Diameter of Binary Tree

easy tree dfs

Problem

Given the root of a binary tree, return the length (in edges) of the longest path between any two nodes. The path may or may not pass through the root.

Inputtree = 1,2,3,4,5,null,null (level order)

Output3

DFS returns each subtree's height; at each node, candidate diameter = leftHeight + rightHeight.

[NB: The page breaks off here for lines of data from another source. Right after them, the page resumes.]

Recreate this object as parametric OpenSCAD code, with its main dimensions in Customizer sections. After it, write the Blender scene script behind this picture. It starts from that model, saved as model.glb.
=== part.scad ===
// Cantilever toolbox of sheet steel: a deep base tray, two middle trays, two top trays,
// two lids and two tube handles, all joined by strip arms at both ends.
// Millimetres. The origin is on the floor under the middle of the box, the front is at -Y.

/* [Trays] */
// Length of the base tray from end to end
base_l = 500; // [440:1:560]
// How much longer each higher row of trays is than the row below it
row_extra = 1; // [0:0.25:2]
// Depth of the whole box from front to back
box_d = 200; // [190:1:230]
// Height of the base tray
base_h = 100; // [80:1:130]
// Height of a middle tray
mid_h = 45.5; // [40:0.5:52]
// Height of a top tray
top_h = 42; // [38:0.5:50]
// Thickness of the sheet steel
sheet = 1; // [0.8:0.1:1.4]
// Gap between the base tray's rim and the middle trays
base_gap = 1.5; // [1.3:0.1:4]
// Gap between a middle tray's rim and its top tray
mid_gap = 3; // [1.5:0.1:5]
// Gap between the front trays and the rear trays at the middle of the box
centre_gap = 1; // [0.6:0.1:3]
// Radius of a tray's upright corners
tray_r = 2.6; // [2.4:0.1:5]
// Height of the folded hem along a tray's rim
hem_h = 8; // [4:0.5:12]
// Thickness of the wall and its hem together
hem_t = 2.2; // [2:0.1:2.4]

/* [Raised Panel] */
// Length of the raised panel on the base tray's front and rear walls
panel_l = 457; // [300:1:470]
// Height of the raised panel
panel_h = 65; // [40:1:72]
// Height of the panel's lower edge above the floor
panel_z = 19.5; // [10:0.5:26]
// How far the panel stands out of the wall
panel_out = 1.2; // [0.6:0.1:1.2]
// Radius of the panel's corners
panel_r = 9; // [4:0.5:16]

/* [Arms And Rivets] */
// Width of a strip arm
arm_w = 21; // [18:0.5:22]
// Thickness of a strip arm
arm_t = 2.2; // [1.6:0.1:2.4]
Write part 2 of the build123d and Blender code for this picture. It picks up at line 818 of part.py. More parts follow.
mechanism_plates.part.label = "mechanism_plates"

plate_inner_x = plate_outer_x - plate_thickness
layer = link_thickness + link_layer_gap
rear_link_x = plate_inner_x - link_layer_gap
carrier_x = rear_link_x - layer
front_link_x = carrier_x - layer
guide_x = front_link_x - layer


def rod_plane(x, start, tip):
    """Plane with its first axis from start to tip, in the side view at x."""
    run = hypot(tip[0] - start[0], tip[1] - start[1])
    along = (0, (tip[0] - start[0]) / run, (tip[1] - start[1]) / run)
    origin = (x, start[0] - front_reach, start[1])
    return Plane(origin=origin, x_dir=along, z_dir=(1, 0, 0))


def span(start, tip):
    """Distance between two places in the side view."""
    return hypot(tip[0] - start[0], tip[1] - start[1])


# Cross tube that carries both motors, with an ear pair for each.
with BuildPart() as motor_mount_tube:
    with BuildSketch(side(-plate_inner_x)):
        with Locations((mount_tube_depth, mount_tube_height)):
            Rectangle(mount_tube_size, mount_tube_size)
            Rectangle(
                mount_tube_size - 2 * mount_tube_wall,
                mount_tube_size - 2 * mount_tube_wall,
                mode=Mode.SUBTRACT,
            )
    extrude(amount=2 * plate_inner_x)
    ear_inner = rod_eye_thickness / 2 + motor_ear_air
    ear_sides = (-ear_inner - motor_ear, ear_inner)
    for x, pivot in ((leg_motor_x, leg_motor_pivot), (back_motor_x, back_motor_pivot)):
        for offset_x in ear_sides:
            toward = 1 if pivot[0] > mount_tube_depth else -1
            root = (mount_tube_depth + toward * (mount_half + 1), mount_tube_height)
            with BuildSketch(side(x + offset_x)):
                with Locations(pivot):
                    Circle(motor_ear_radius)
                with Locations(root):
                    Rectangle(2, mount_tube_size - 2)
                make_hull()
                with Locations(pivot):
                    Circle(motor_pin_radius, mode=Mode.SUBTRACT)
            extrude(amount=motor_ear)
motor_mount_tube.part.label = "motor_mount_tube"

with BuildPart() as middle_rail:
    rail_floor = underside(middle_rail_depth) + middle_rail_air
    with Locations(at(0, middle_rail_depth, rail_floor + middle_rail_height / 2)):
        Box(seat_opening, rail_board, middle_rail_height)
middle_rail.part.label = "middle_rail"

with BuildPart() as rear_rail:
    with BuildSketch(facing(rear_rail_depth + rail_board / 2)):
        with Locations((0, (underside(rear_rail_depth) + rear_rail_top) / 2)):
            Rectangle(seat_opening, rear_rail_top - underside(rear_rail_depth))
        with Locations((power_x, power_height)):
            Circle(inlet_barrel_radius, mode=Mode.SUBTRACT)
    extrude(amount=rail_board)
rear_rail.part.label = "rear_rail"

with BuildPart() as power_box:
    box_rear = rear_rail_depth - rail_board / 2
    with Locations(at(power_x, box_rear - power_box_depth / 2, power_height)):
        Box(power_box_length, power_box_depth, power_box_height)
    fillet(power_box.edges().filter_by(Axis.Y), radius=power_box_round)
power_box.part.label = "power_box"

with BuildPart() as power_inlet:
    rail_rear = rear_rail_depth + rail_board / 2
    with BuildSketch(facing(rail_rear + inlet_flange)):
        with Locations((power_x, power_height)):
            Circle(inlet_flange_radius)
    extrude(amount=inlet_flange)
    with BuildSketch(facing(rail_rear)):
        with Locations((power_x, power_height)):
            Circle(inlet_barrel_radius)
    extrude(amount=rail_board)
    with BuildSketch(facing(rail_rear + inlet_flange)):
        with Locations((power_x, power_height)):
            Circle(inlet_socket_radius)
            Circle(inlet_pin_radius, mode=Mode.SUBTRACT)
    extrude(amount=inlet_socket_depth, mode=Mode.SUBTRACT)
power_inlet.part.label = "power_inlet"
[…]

tree (level order, 'null' for missing; use small trees)

def diameter(root):
    best = 0
    def height(node):
        nonlocal best
        if not node:
            return 0
        lh = height(node.left)
        rh = height(node.right)
        best = max(best, lh + rh)
        return 1 + max(lh, rh)
    height(root)
    return best

function diameter(root) {
  let best = 0;
  function height(node) {
    if (!node) return 0;
    const lh = height(node.left);
    const rh = height(node.right);
    best = Math.max(best, lh + rh);
    return 1 + Math.max(lh, rh);
  }
  height(root);
  return best;
}

class Solution {
    int best = 0;
    public int diameterOfBinaryTree(TreeNode root) {
        height(root);
        return best;
    }
    int height(TreeNode node) {
        if (node == null) return 0;
        int lh = height(node.left);
        int rh = height(node.right);
        best = Math.max(best, lh + rh);
        return 1 + Math.max(lh, rh);
    }
}

int best = 0;
int height(TreeNode* node) {
    if (!node) return 0;
    int lh = height(node->left);
    int rh = height(node->right);
    best = max(best, lh + rh);
    return 1 + max(lh, rh);
}
int diameterOfBinaryTree(TreeNode* root) {
    best = 0;
    height(root);
    return best;
}

Time: O(n) Space: O(h)